Section 8 of the Civil Litigation (Expenses and Group Proceedings) (Scotland) Act 2018 (the 2018 Act) introduced the concept of one way cost shifting in personal injury cases in Scotland. After a not insignificant delay that provision will come in to force on 30 June 2021.
In brief terms, a pursuer in a personal injury claim will still recover legal expenses from the defender, if successful. However, if a personal injury claim is unsuccessful, a pursuer will not be liable for the defender’s legal expenses, unless they have behaved in an “inappropriate manner”.
A pursuer acts in an appropriate manner if they act fraudulently, manifestly unreasonably or abuse the court process in some other way.
The new court rules
The procedural rules governing qualified one way cost shifting (QOCS) will come in to force on 30 June 2021. You can view the full document here.
The policy document accompanying the new rules states:
“The rules are designed to align procedures across the civil courts wherever possible, for the benefit of court users.
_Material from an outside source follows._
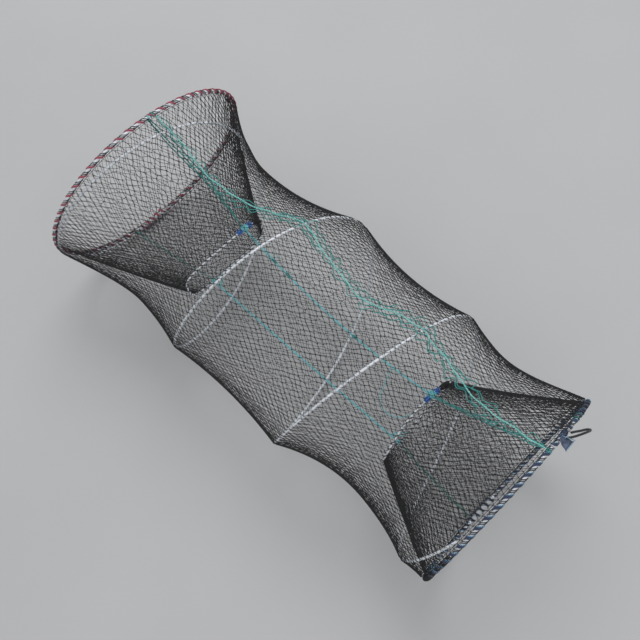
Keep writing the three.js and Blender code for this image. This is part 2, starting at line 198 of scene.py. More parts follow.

The emphasis is on supporting the practical operation of the key provisions set out in the primary legislation and supplementing these provisions to add operational value where appropriate. ….. In regulating the procedure, the Council’s intention was to produce straightforward rules encompassing the essential procedural elements required to enable QOCS to operate effectively in the court. It is anticipated that the rules will create an efficient, accessible and suitably flexible system regulating these applications.”
A personal injury claim in Scotland may be brought in the Court of Session, a local sheriff court of the All Scotland Personal Injury Court at Edinburgh sheriff court (both under “ordinary” procedure) or in a sheriff court under “summary” procedure.
The rules attempt to:
- Harmonise the application of QOCS across all courts and procedures under which personal injury claims run to ensure consistency; and
- Fill in some gaps left by Section 8 of the 2018 Act.
What do they say?
First and foremost if a defender applies to the court for an award of expenses against a pursuer, the court has complete discretion whether to make an award of expenses.
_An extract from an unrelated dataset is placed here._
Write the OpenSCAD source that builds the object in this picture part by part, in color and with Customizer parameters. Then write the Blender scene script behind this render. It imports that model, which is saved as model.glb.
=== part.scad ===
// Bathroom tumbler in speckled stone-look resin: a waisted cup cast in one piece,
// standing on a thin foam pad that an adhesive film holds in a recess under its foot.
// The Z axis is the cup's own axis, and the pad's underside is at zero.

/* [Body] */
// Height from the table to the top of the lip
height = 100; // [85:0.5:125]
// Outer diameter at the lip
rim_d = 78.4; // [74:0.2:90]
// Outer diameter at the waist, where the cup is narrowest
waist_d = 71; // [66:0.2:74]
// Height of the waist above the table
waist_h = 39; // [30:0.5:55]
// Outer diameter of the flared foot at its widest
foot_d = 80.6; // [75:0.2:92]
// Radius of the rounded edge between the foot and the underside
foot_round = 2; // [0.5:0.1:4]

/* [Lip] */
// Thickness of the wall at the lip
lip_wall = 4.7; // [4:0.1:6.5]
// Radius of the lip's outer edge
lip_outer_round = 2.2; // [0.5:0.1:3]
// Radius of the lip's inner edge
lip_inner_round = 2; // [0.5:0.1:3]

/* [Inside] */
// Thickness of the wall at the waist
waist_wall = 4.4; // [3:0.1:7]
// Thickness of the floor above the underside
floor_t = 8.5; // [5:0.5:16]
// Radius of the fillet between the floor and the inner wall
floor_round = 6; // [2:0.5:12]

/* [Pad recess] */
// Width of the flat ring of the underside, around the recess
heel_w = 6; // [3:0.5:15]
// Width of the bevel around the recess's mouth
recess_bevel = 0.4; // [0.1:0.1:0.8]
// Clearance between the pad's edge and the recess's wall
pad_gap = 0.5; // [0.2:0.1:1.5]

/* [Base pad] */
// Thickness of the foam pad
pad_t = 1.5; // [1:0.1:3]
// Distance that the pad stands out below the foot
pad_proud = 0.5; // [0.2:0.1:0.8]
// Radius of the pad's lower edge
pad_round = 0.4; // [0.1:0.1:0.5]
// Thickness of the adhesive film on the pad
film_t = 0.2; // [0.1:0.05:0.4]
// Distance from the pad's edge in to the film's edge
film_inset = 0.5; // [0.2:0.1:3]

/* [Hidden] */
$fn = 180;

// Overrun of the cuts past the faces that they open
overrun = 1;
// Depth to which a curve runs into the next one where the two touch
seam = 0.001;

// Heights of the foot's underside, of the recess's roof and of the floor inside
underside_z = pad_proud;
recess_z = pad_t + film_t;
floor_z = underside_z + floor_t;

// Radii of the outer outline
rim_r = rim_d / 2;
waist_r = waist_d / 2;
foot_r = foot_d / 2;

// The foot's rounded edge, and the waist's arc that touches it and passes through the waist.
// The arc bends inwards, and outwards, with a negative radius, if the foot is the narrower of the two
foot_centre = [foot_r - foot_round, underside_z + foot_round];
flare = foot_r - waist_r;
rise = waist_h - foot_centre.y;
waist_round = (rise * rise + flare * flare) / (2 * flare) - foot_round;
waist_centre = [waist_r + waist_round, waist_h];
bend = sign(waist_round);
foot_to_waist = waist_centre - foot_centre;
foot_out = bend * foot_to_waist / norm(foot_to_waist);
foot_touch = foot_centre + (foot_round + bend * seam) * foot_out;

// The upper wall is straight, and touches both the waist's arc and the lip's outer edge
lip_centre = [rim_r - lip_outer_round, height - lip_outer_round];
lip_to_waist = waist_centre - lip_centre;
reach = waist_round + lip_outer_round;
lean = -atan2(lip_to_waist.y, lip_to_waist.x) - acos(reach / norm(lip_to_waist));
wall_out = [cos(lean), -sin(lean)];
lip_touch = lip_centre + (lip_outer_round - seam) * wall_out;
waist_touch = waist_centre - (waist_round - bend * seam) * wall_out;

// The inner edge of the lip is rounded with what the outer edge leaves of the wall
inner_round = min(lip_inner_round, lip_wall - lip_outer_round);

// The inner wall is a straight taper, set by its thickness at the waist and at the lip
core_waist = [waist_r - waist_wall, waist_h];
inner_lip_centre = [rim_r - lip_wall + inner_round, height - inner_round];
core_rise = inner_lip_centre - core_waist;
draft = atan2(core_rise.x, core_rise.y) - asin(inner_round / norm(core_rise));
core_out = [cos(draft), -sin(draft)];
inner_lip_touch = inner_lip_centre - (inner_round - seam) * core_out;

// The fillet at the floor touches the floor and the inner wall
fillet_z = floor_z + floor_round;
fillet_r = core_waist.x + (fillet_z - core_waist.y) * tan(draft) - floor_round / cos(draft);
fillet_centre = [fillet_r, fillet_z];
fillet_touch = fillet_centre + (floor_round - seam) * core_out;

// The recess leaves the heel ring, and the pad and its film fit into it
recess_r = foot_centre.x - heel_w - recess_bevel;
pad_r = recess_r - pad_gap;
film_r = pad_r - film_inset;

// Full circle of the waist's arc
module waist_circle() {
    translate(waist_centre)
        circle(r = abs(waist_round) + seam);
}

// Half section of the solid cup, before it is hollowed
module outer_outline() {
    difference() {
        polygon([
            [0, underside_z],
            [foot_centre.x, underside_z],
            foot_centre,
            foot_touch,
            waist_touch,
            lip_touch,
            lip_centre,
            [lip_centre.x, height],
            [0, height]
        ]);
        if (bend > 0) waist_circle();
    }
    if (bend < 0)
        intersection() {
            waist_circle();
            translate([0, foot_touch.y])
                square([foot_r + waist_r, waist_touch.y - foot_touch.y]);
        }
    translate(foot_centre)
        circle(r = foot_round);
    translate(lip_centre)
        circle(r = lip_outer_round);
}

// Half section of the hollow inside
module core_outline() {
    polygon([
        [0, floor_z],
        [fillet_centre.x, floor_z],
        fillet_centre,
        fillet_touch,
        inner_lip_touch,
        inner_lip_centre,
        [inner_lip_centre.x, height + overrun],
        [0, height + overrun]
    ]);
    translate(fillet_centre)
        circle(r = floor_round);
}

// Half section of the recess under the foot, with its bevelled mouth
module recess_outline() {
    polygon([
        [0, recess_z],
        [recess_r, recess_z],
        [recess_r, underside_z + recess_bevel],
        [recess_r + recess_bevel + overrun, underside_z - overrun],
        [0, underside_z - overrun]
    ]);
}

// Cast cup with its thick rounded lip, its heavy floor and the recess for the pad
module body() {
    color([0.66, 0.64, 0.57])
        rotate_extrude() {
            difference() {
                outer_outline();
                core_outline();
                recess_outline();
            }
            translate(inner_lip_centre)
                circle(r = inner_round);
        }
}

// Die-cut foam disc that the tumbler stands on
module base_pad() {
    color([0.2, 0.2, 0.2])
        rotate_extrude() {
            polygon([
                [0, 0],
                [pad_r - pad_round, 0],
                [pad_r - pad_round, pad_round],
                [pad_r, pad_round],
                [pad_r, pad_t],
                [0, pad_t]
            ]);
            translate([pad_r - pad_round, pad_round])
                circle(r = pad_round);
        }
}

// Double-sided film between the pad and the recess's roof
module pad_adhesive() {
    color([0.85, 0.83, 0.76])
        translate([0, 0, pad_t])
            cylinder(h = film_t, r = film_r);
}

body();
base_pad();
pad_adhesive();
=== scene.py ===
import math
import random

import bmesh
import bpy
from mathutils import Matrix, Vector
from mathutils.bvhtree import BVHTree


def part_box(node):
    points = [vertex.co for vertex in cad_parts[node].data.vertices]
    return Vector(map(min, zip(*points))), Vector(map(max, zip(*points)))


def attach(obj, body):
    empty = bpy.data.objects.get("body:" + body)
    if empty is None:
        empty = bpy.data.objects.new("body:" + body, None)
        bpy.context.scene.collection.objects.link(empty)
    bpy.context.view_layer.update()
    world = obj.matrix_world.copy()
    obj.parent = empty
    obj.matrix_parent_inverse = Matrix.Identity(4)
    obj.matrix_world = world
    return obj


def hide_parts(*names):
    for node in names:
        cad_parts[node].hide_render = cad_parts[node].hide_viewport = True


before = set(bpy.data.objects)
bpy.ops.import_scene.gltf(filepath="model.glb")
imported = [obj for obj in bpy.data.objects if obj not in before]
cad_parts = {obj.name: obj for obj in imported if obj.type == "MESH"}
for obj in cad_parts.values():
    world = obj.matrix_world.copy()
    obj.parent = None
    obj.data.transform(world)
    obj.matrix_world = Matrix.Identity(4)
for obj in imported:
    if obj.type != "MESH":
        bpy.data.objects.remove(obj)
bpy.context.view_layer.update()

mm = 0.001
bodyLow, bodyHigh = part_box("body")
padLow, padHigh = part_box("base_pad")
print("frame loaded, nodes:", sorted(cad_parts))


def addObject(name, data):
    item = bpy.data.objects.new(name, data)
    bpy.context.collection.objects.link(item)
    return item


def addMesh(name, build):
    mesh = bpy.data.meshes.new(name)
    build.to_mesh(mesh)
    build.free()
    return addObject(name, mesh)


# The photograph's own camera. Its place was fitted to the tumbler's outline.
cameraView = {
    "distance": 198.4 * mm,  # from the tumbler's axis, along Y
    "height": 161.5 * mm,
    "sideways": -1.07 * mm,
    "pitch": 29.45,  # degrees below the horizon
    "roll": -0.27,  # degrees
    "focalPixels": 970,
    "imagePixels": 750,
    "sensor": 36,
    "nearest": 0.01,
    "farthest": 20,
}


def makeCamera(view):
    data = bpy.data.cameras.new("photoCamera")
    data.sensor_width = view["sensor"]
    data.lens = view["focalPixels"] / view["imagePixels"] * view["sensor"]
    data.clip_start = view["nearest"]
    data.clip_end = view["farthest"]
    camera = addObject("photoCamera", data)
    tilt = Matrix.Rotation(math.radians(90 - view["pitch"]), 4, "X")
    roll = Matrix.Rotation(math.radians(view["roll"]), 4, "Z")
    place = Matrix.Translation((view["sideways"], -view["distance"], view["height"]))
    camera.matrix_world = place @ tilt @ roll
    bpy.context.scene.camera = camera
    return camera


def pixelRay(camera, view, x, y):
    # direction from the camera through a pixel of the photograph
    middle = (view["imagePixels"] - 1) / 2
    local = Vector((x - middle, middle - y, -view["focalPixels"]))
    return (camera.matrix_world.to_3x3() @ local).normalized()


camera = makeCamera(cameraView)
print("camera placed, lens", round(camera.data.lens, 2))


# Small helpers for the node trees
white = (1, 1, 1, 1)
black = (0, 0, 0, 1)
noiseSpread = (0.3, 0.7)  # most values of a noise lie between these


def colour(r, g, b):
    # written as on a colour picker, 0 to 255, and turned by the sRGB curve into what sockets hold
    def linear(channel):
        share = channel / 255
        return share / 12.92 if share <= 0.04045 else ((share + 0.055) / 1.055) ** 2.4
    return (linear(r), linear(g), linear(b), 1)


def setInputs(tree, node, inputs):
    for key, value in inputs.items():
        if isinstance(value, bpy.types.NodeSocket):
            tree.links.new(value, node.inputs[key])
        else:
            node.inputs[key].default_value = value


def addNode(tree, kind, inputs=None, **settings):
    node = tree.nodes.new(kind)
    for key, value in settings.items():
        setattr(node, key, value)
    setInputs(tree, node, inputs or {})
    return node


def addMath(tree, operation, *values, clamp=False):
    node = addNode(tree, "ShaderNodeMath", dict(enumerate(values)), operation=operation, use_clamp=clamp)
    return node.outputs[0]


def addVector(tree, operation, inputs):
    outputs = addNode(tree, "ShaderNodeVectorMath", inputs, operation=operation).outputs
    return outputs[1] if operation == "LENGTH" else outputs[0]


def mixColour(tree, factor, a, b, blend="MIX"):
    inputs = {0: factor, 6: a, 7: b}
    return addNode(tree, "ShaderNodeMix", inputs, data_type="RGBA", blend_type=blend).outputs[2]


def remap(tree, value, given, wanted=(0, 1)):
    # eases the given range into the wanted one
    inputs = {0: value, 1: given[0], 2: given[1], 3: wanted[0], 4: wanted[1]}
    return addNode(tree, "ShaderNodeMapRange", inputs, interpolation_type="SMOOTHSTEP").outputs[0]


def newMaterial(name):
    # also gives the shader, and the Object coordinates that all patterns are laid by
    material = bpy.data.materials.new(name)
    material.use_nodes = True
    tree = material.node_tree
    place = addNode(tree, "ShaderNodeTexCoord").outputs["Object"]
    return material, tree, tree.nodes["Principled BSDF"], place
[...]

In addition to the “inappropriate behaviour” test, the court can order a pursuer to pay a defender’s expenses where:
- The pursuer has succeeded in their claim but been awarded a sum of damages less than any tender (a formal offer by the defender to settle the claim);
- The pursuer had delayed in accepting a tender by a defender; or
- The pursuer abandons their claim.
Where a pursuer is awarded a sum less than the sum offered in a tender the pursuer will only be liable for the defender’s expenses from the date of the tender onwards (as per the current rule). In addition, the total sum payable by the pursuer must not exceed 75% of the damages awarded. If there are multiple defenders the court can apportion the capped expenses between them.
In a case of abandonment, the court can make dismissal conditional on payment of expenses or make such other orders as they see fit.
The rules expressly reserve the court’s existing power to award expenses against a legal representative who has behaved inappropriately.
What does this mean?
For injured parties who are making a claim for damages the risk of being ordered to pay the defender’s expense is, in most circumstances, removed.
Arguably this will remove the need for litigation expenses insurance in many cases and will open up more flexible funding options. We work with a range of litigation funders and can provide our own fee arrangements to suit the needs of each claimant.
We expect defenders will now be more likely to lodge a tender (formal settlement offer) at earlier stages of a court action, and those will merit serious consideration by pursuers. This may lead to claimants being offered larger sums and sooner than has historically been the case.